Diversification Dimensions in a Balanced Strategy
Diversification works on multiple fronts to reduce unsystematic risk:
- Across asset classes: stocks, bonds, real estate, commodities, cash, and alternatives.
- Within asset classes: sector, market-cap, style, factor, and geographic splits in equities; issuer type, maturity, and credit quality in bonds.
- Geographic diversification: domestic, international developed, and emerging markets to avoid excessive dependence on one economy.
While diversification minimizes idiosyncratic risk, it cannot eliminate systemic market downturns, where most assets decline together. Understanding this limitation helps set realistic expectations for portfolio performance during crises.

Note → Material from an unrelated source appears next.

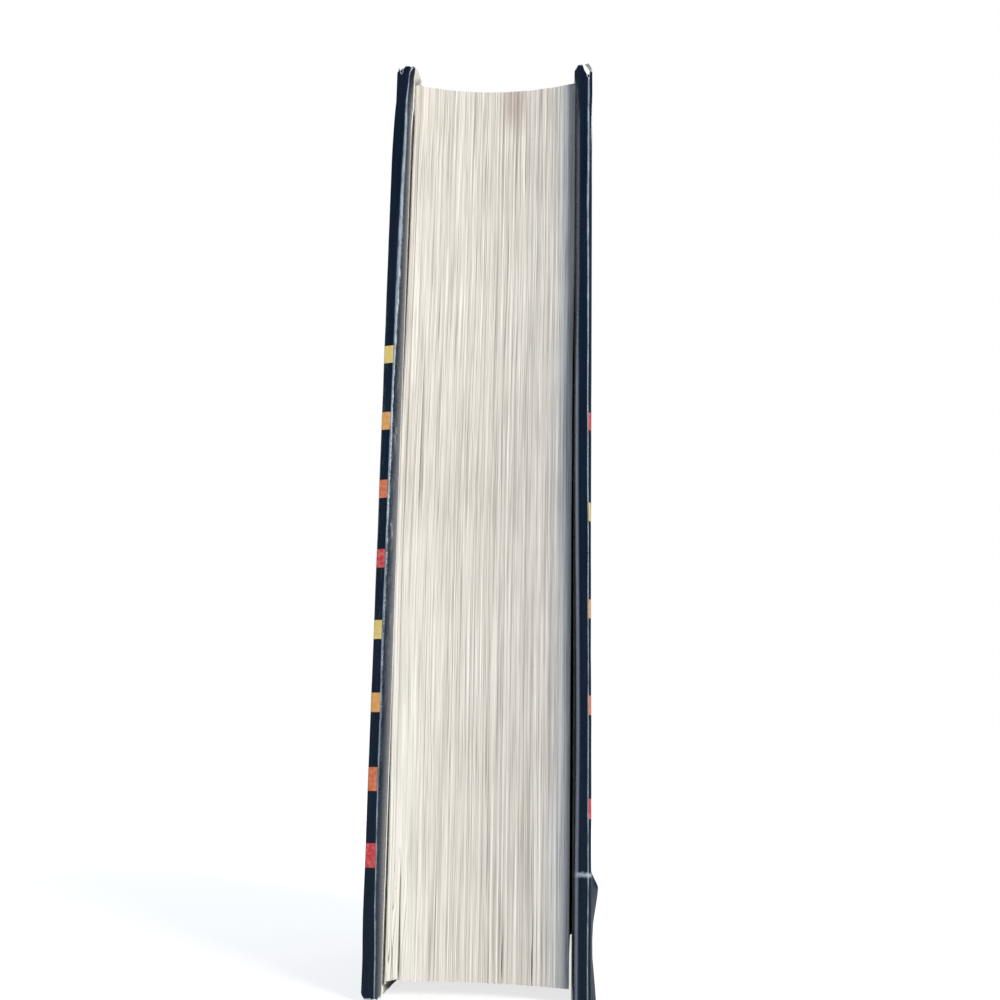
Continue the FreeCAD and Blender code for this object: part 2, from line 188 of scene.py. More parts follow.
def new_sheet(name, outer, inner, values, materials):
    """A closed sheet between two grids of points. Its outer face has the first material."""
    columns, rows = outer.shape[:2]
    index = np.arange(columns * rows).reshape(columns, rows)
    under = index + columns * rows
    loop = np.concatenate([index[:-1, 0], index[-1, :-1], index[:0:-1, -1], index[0, :0:-1]])
    following = np.roll(loop, -1)
    rim = np.stack([following, loop, loop + columns * rows, following + columns * rows], -1)
    top = grid_faces(index)
    faces = np.concatenate([top, grid_faces(under)[:, ::-1], rim])
    kinds = np.ones(len(faces), int) * (len(materials) > 1)
    kinds[:len(top)] = 0
    both = {key: np.concatenate([np.ravel(v), np.ravel(v)]) for key, v in values.items()}
    points = np.concatenate([outer.reshape(-1, 3), inner.reshape(-1, 3)])
    return new_object(name, points, faces, both, materials, kinds)


def lattice_object(name, points, values, materials, sharp=38):
    """A closed object from the outer skin of a block of points: [x steps, y steps, z steps, 3]."""
    skin = np.zeros(points.shape[:3], bool)
    for axis in range(3):
        for end in (0, -1):
            skin[tuple(slice(None) if a != axis else end for a in range(3))] = True
    number = np.full(points.shape[:3], -1)
    number[skin] = np.arange(skin.sum())
    faces = np.concatenate([
        grid_faces(number[:, 0, :]), grid_faces(number[:, -1, :])[:, ::-1],
        grid_faces(number[0, :, :])[:, ::-1], grid_faces(number[-1, :, :]),
        grid_faces(number[:, :, 0])[:, ::-1], grid_faces(number[:, :, -1]),
    ])
    values = {key: value[skin] for key, value in values.items()}
    return new_object(name, points[skin], faces, values, materials, sharp=sharp)


# ---------------------------------------------------------------- materials

class Surface:
    """A material made of nodes, with short ways to add and join them."""

    def __init__(self, name, roughness=0.6, gloss=0.5):
        self.material = bpy.data.materials.new(name)
        self.material.use_nodes = True
        self.tree = self.material.node_tree
        self.shader = self.tree.nodes["Principled BSDF"]
        self.shader.inputs["Roughness"].default_value = roughness
        self.shader.inputs["Specular IOR Level"].default_value = gloss

    def put(self, socket, value):
        if isinstance(value, bpy.types.NodeSocket):
            self.tree.links.new(value, socket)
        else:
            socket.default_value = value

    def node(self, kind, inputs=(), **settings):
        made = self.tree.nodes.new("ShaderNode" + kind)
        for key, value in settings.items():
            setattr(made, key, value)
        for key, value in dict(inputs).items():
            self.put(made.inputs[key], value)
        return made

    def math(self, operation, *values, clamp=False):
        made = self.node("Math", enumerate(values), operation=operation, use_clamp=clamp)
        return made.outputs[0]

    def kept(self, name):
        """A number kept at the mesh's vertices."""
        return self.node("Attribute", attribute_name=name).outputs["Fac"]

    def vector(self, x=0.0, y=0.0, z=0.0):
        return self.node("CombineXYZ", enumerate((x, y, z))).outputs[0]

    def noise(self, vector, scale=1.0, detail=3.0, roughness=0.5):
        return self.node("TexNoise", {"Vector": vector, "Scale": scale, "Detail": detail,
                                      "Roughness": roughness}).outputs["Fac"]

    def step(self, value, low, high):
        """0 below low, 1 above high, and even between them."""
        return self.node("MapRange", {"Value": value, "From Min": low,
                                      "From Max": high}).outputs["Result"]

    def mix(self, share, first, second, blend="MIX"):
        made = self.node("Mix", {0: share, 6: first, 7: second}, data_type="RGBA",
                         blend_type=blend)
        return made.outputs[2]

    def ramp(self, value, stops, interpolation="LINEAR"):
        made = self.node("ValToRGB", {"Fac": value})
        made.color_ramp.interpolation = interpolation
        points = made.color_ramp.elements
        while len(points) < len(stops):
            points.new(0.5)
        for point, (place, colour) in zip(points, stops):
            point.position = place
        for point, (place, colour) in zip(points, stops):
            point.color = colour
        return made.outputs[0]

    def bump(self, height, distance, strength=1.0):
        made = self.node("Bump", {"Height": height, "Distance": distance * MM,
                                  "Strength": strength})
        self.put(self.shader.inputs["Normal"], made.outputs[0])

    def colour(self, value):
        self.put(self.shader.inputs["Base Color"], value)

    def roughness(self, value):
        self.put(self.shader.inputs["Roughness"], value)

    def object_millimetres(self):
        """The place on the object, in millimetres, as three sockets."""
        place = self.node("TexCoord").outputs["Object"]
        scaled = self.node("VectorMath", {0: place, 3: 1.0 / MM}, operation="SCALE").outputs[0]
        return scaled, self.node("SeparateXYZ", {0: scaled}).outputs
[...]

Building and Maintaining Your Balanced Portfolio
Follow a disciplined process to craft and manage your allocation:
- Define goals and time horizon: Short-term needs (under three to five years) favor capital preservation. Longer horizons can tolerate more equity exposure for growth.
- Assess risk tolerance and liquidity needs: Consider your emotional comfort with market swings and any cash requirements for emergencies or spending.
- Select your strategic asset allocation: Based on goals and risk profile, choose a target mix (e.g., 60/40, 50/40/10).
- Choose implementation vehicles: Balanced funds, target-date funds, robo-advisors, or DIY index portfolios.
- Implement with low-cost, diversified holdings: Focus on broad market coverage and avoid concentration risks.
- Rebalance periodically: Restore the portfolio to its target mix at set intervals or when allocations drift beyond tolerance bands.
- Review and adjust: Revisit your strategy when goals, timelines, or risk tolerance changes.
By following these steps, investors can cultivate a portfolio that navigates market cycles with resilience, capturing growth opportunities while smoothing volatility. A balanced approach is not about avoiding risk entirely but managing it strategically to pursue lasting wealth accumulation.